Por lo general los individuos no tenemos la posibilidad de planificar más allá de nuestro propio deceso, eso es más bien algo que quienes nos sobreviven hacen por nosotros. Pero el derecho a no existir online una vez producida nuestra partida física requiere una serie de documentos, informaciones o autorizaciones previamente transmitidas por el futuro muerto.

Otras veces -la mayoría, por cierto- nadie toma cartas en este asunto. La muerte digital da mucho trabajo y nadie quiere pensar demasiado en ello. En eso ambas vidas se parecen y mucho. Pero morir digitalmente es casi tan inalcanzable como vivir para siempre en éste, el lado concreto de las cosas.

Ricardo Fort, ese excéntrico personaje argentino fallecido hace ya varios años, tuvo una efímera pero intensa vida digital representada, especialmente, en su perfil de Twitter. Ese perfil, aún abierto, funciona todavía como un recordatorio activo In Memoriam de su derroche de coyunturales excesos verbales. Se lo cita, se interactúa en modo póstumo con sus tweets sin la menor sensación de profanación, algo que seguramente nos costaría más hacer sobre el cajón abierto de su degradada realidad concreta.

El tesoro de los inocentes

No hay descanso ni paz posible para las identidades digitales o las huellas que una vida concreta haya dejado en el universo de la virtualidad. Nunca la hubo. Y si bien también podríamos acordar que Charles Dickens o Miguel de Cervantes aún viven en sus obras, los muertos de mañana hablarán cada vez más por sí mismos. Y eso sí es algo nuevo. Los primeros registros fonográficos aparecieron con un temor paralelo a la idea de reproducir la voz de alguien que ya no estuviese entre nosotros. Pero nunca antes en la historia tuvimos tal magnitud de archivo visual y sonoro (ahora digitalizado y disponible para cualquiera) de futuras vidas apagadas.
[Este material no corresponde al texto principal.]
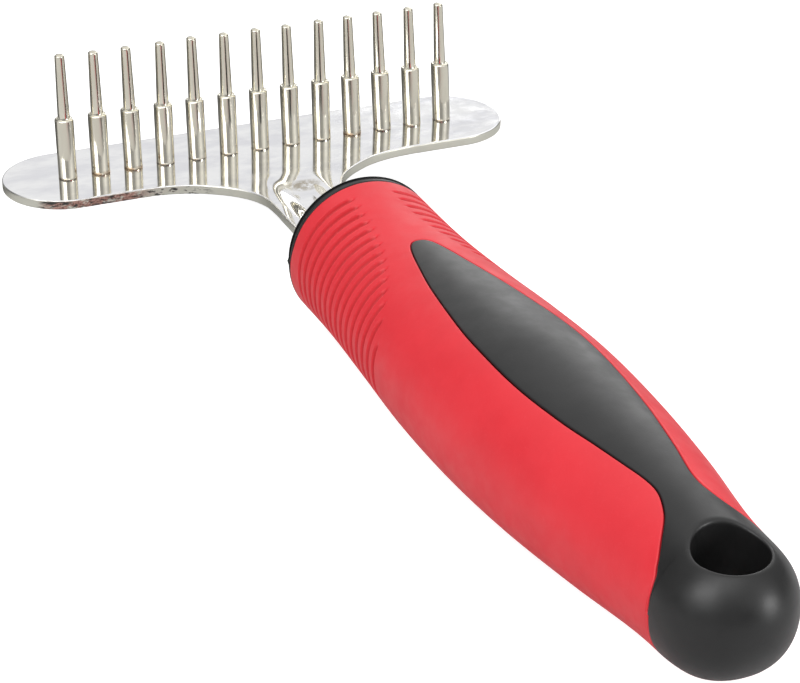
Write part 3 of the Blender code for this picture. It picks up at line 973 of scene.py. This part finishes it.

Una entrevista grabada en 2017 con el Indio Solari, un artista habitualmente interesado en reflexionar sobre los hilos invisibles detrás del arte y sus emociones, lo muestra particularmente conmovido frente al entonces reciente fallecimiento de David Bowie y la conciencia de su propia finitud.

Su interlocutor, Mario Pergolini, advierte la emoción y pregunta "¿Qué te emociona?" Luego de unos segundos cargados de silencio Solari responde entre lágrimas y una voz entrecortada: "es una oportunidad muy especial la muerte…para liberarte de tus compromisos…y hacer lo que quieras".

Hay un yo finito, implacablemente finito. Lo tenemos tan claro que tal vez por eso tengamos la inclinación a evitar el tema. Pero ¿qué hay de los otros que también somos? ¿qué elegimos para esos? Ningún proceso posterior pareciera colaborar en su reciclado al servicio de la propia vida del universo digital. Y tal vez ahí esté la clave de aquello que diferencia una vida de algo que apenas la emula, cada vez más cerca pero siempre inevitablemente lejos. Aunque por momentos alguno de los diversos yo que nos conforman a cada uno de nosotros parezca olvidarlo.